Al contrario de lo que les sucedió a los objetivos que ella señalaba antes de ser detenida, a la ama Sara Majarenas la crueldad de los otros le ha cambiado la vida para bien. Todo ha mejorado para esta etarra excarcelada después de que su expareja, un indeseable llamado Sycianos Messinezis, apuñalara a su hija de tres años por la espalda. Esta paradoja es objetiva y nada tiene que ver con el momento de alegría cotidiana que congela esta fotografía.

Todos sabemos que una imagen no siempre vale más que mil palabras: también sonríen Marimar Blanco, Consuelo Ordóñez e Irene Villa en las instantáneas y no por ello puede afirmarse que sus vidas hayan sido un camino de rosas.

Aquí vemos a una madre jugando con su hija al solaz de un parque infantil en el que crecen chopos. Su gesto es de atención y ternura: la mano izquierda extendida hacia la peque, no vaya a caerse. Es una mujer discretamente atractiva: viste con sencillez y lleva un colgante prendido por coquetería o como amuleto porque la suerte -ya se sabe- es fundamental para los vivos. Decimos que la ama Majarenas ha sido afortunada después de que la violencia de los otros le estallara salvajemente.

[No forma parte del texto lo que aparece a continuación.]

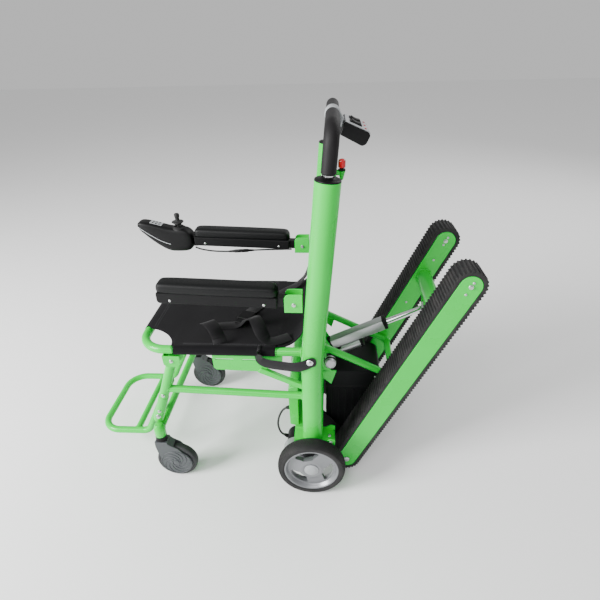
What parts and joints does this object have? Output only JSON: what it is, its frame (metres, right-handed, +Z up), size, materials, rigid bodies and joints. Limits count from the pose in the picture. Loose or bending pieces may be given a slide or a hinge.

Veamos. Ha cambiado la vida en prisión por un régimen de semilibertad en un piso tutelado; un horizonte de hormigón en el módulo de madres de Picassent por un parquecito con toboganes y columpios; los uniformes de los funcionarios por un delfín azul que sonríe a los niños que juegan, a las madres amantísimas y a los jubilados; y -lo más importante- el miedo a que su hija muriera a manos de su padre por la bendición de poder llevarla al colegio. Pero claro, las cosas no son nunca blancas o negras, la procesión va por dentro.

Sara Majarenas se ha chupado trece años, ha comido en bandejas de plástico, ha dormido en los jergones de las cárceles españolas, ha convivido con delincuentes comunes, con talegueras, ha visto cómo el Estado le arrancaba a la txiki de los brazos... Hay que reconocer entonces que Majarenas ha sufrido muchísimo, verdad ésta a la que no puede oponerse el sufrimiento de las víctimas de ETA porque el dolor acumulado no puede medirse con un termómetro, ni es transferible -ojalá lo fuera-, ni presupone necesariamente una compensación o un paliativo. 

Aunque a veces sí. A ella, el Gobierno le ha concedido el tercer grado porque es su derecho y porque también es víctima, claro: "Como víctima que también soy ahora mismo, me comprometo a trabajar por la reparación de toda clase de víctimas y a sanar las heridas causadas por cualquier tipo de violencia, también de ETA".

Hay muchas víctimas entonces en esta fotografía. La niña, los 22 menores asesinados por ETA, ¿y Majarenas? Pues Majarenas es tan consciente de su condición de víctima que así se lo hizo saber a mis compañeros Alejandro Requeijo y Daniel Montero cuando intentaron entrevistarla: “Quiero que me respete, estamos en un momento duro, esto me está dificultando la vida, por mí y por mi hija le pido que me respete mi duelo y mi todo”.

Nadie discute aquí que los derechos de Majarenas, su duelo sin muertos. Tan sólo se repara en lo que no aparece: el dolor de la vida, el derecho a la reinserción e incluso al olvido, y el derecho o la necesidad de inventarnos un relato adecuado para lograr la expiación que no procuran los años de prisión.

Es entonces cuando, al escuchar cómo Majarenas habla de sí misma como una víctima, recordamos que los gudaris de Patria -y sus familias- también se dicen víctimas para perplejidad del lector. Aquí sucede otra paradoja y un claro prejuicio. Entendemos que al equiparar la violencia en el hogar con la violencia de ETA quizá Majarenas esté más cerca que nunca del sinsentido al que dedicó los mejores años de su vida. Y entendemos que no ha leído la última novela de Fernando Aramburu pues, de haberlo hecho, nunca se diría a sí misma víctima.